Write two to five sentences about how you will arrange with your teacher to turn in your assignment. You should mention the form the assignment will be in (a hard-copy set of papers or PDF, for example), as well as your method of turning it in (in person, by email, or through a file-sharing website, for example). You can make your notes on the same sheet of paper that contains the sketch of your avatar and your notes about media representation.

Step 6: Weaving Everything Together in Your Written Description

The written portion of this assignment should have two components. 

PART 1: Reflecting on Your Media Representation 

In this part of the assignment, you should explain the choices you made in representing your avatar. 

Here’s an example of one kind of detail you could include: My avatar wears a cape adorned with the image of a red pen because I want to communicate that she is the superhero of correcting grammatical mistakes on the Internet.

PART 2: Describing Your Avatar as a Character 

This part of the assignment may flow directly from the first part or be presented separately. 
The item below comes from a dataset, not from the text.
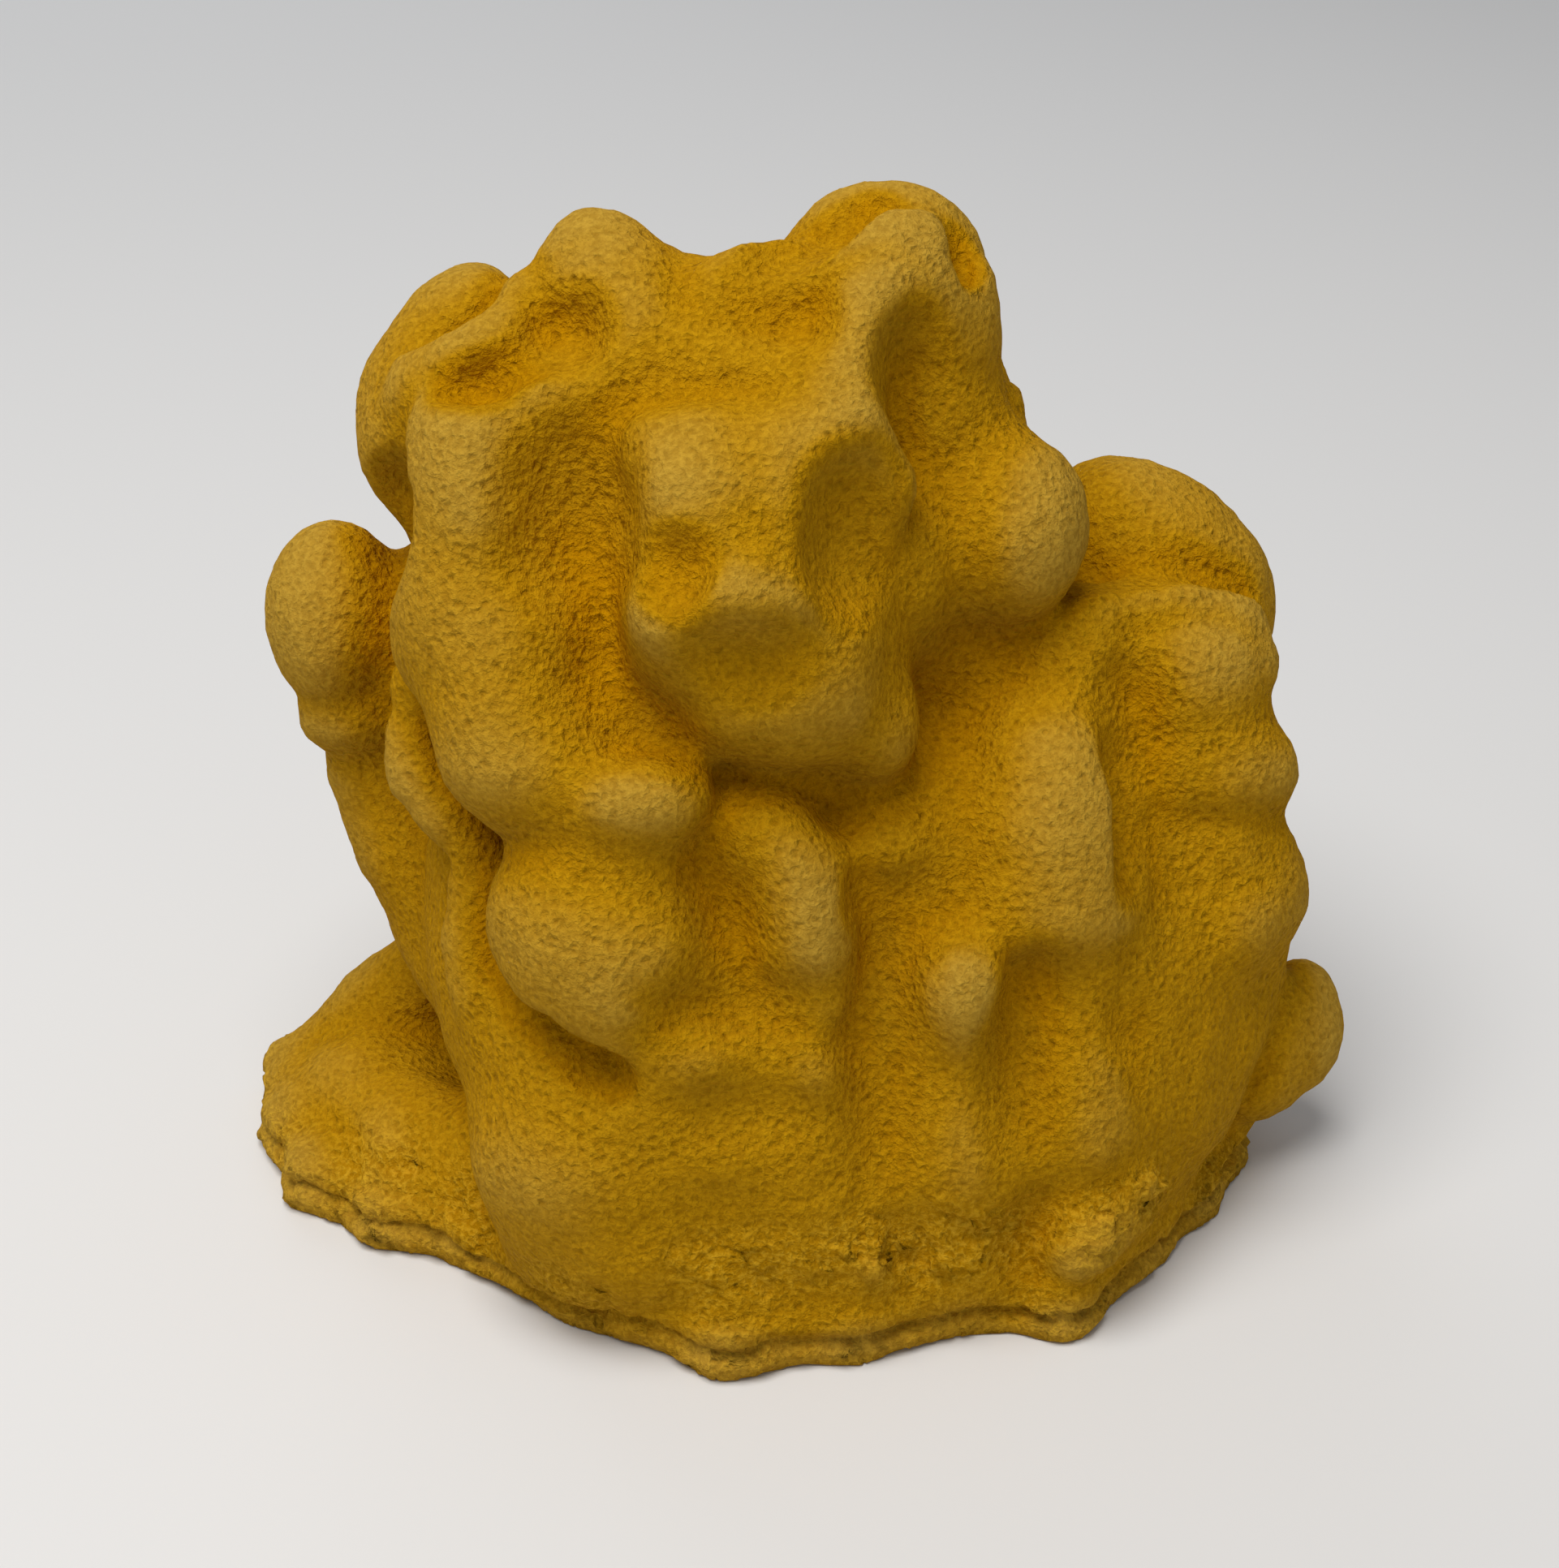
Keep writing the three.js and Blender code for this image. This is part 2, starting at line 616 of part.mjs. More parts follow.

In this part of the assignment, you should describe your avatar as a character. There are two ways you can approach this:

  • Describe your avatar from a third-person perspective. You should address the avatar’s background and qualities and give concrete examples from his or her “life” that demonstrate these things. Consider using examples that show the avatar in action with other avatars.
  • Write a narrative of a day in the life of your avatar — from your avatar’s point of view. Think about how you can use the avatar’s narrative voice as a way to bring the character to life.
In either case, be sure to use sensory details and examples that show, rather than simply tell, something about the avatar. 

Here’s one example of showing versus telling:

Rules are very important to my avatar.

You won’t see my avatar online after 9 p.m.; it’s against house rules.